Ada kalanya, saat tubuh tidak dalam kondisi baik, dampaknya juga bisa lebih besar. Misalnya, sampai menyebabkan sesak napas.
Bahkan, ubur-ubur yang oleh warga lokal disebut Leteh atau Rawe, yang sengatannya bisa bikin melepuh. Tak jarang, tentakelnya yang beracun bikin korban pingsan.
"Itu biasanya kalau yang kena ubur-ubur memang punya penyakit bawaan. Normalnya hanya iritasi, panas dan gatal," ucap Sarjono.
Sarjono memperingatkan, ubur-ubur banyak ditemui di kawasan pantai. Sebab itu, wisatawan diminta untuk berhati-hati. Sebab, ubur-ubur bisa menyebabkan gatal-gatal pedas.
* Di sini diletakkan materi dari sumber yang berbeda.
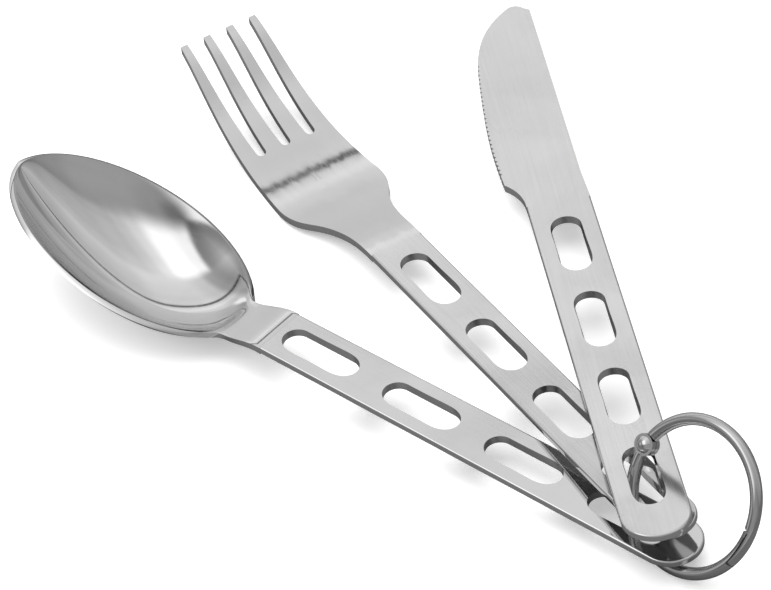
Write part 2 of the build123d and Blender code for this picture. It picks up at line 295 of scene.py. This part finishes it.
class SteelGroups:
    """Node groups that the steels share: brushing lines, stray scratches, and handling haze whose mask also
    lays a painted reflection mottle on the tone.
    """

    scratch_runs = ((0.35, 0.0), (1.2, 3.7), (2.3, 9.1))
    scratch_stretch = (9.0, 0.16, 1.0)
    scratch_width = 0.02
    scratch_patches = 90.0

    def __init__(self) -> None:
        """Build the three groups once."""
        self.brushing = self._brushing()
        self.scratches = self._scratches()
        self.haze_and_painted_reflection = self._haze_and_painted_reflection()

    @staticmethod
    def _brushing() -> bpy.types.NodeTree:
        """Make lines of fine brushing along the vector's X axis.

        Returns:
            The group, which puts out the lines' height.
        """
        group = bpy.data.node_groups.new("Brushing lines", "ShaderNodeTree")
        source, result = group_sockets(
            group,
            {
                "Vector": ("NodeSocketVector", None),
                "Lines per metre": ("NodeSocketFloat", 3600.0),
                "Length": ("NodeSocketFloat", 0.03),
            },
            {"Height": "NodeSocketFloat"},
        )
        sheet = NodeSheet(group)
        stretch = sheet.add("ShaderNodeCombineXYZ")
        sheet.join(sheet.math("DIVIDE", 1.0, source.outputs["Length"]), stretch.inputs["X"])
        sheet.join(source.outputs["Lines per metre"], stretch.inputs["Y"])
        sheet.join(source.outputs["Lines per metre"], stretch.inputs["Z"])
        scaled = sheet.add("ShaderNodeVectorMath", operation="MULTIPLY")
        sheet.join(source.outputs["Vector"], scaled.inputs[0])
        sheet.join(stretch.outputs[0], scaled.inputs[1])
        grain = sheet.add("ShaderNodeTexNoise")
        grain.inputs["Scale"].default_value = 1.0
        grain.inputs["Detail"].default_value = 3.0
        grain.inputs["Roughness"].default_value = 0.6
        sheet.join(scaled.outputs[0], grain.inputs["Vector"])
        sheet.join(grain.outputs["Fac"], result.inputs["Height"])
        return group

    def _scratches(self) -> bpy.types.NodeTree:
        """Make sparse hairline scratches that run in several directions.

        Returns:
            The group, which puts out a mask of the scratches.
        """
        group = bpy.data.node_groups.new("Stray scratches", "ShaderNodeTree")
        source, result = group_sockets(
            group,
            {"Vector": ("NodeSocketVector", None), "Density": ("NodeSocketFloat", 55.0)},
            {"Mask": "NodeSocketFloat"},
        )
        sheet = NodeSheet(group)
        total: bpy.types.NodeSocket | None = None
        for turn, offset in self.scratch_runs:
            place = sheet.add("ShaderNodeMapping", vector_type="TEXTURE")
            place.inputs["Location"].default_value = (offset, offset * 0.7, 0.0)
            place.inputs["Rotation"].default_value = (0.0, 0.0, turn)
            place.inputs["Scale"].default_value = self.scratch_stretch
            sheet.join(source.outputs["Vector"], place.inputs["Vector"])
            cells = sheet.add("ShaderNodeTexVoronoi", feature="DISTANCE_TO_EDGE")
            sheet.join(place.outputs[0], cells.inputs["Vector"])
            sheet.join(source.outputs["Density"], cells.inputs["Scale"])
            line = sheet.spread(cells.outputs["Distance"], 0.0, self.scratch_width, 1.0, 0.0)
            patch = sheet.add("ShaderNodeTexNoise")
            patch.inputs["Scale"].default_value = self.scratch_patches
            sheet.join(source.outputs["Vector"], patch.inputs["Vector"])
            here = sheet.spread(patch.outputs["Fac"], 0.52, 0.62, 0.0, 1.0)
            part = sheet.math("MULTIPLY", line, here)
            total = part if total is None else sheet.math("MAXIMUM", total, part)
        sheet.join(total, result.inputs["Mask"])
        return group

    @staticmethod
    def _haze_and_painted_reflection() -> bpy.types.NodeTree:
        """Make broad soft patches where hands and washing have dulled the shine; the steels also darken
        their colour under this mask, a painted mottle that stands in for blurred reflections.

        Returns:
            The group, which puts out a mask of the patches.
        """
        group = bpy.data.node_groups.new("Hazy handling patches and painted reflections", "ShaderNodeTree")
        source, result = group_sockets(
            group,
            {"Vector": ("NodeSocketVector", None), "Patch scale": ("NodeSocketFloat", 38.0)},
            {"Mask": "NodeSocketFloat"},
        )
        sheet = NodeSheet(group)
        cloud = sheet.add("ShaderNodeTexNoise")
        cloud.inputs["Detail"].default_value = 4.0
        cloud.inputs["Roughness"].default_value = 0.55
        cloud.inputs["Distortion"].default_value = 0.4
        sheet.join(source.outputs["Vector"], cloud.inputs["Vector"])
        sheet.join(source.outputs["Patch scale"], cloud.inputs["Scale"])
        sheet.join(sheet.spread(cloud.outputs["Fac"], 0.35, 0.7, 0.0, 1.0), result.inputs["Mask"])
        return group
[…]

Sarjono menerangkan, Leteh ini banyak ditemukan bersamaan dengan munculnya ubur-ubur biasa. Termasuk di pinggiran pantai, lantaran terdampar terbawa ombak.
Praktisi makanan laut (Sea food), Steve Saputra mengatakan, ubur-ubur tudung biru dikenal sebagai ubur-ubur api. Hewan ini, menurut dia, memang berbahaya.
Ubur-ubur api ini tak lazim dikonsumsi lantaran bahayanya. Hanya menyentuhnya saja, bisa menyebabkan iritasi lantaran semburan Venom atau racunnya.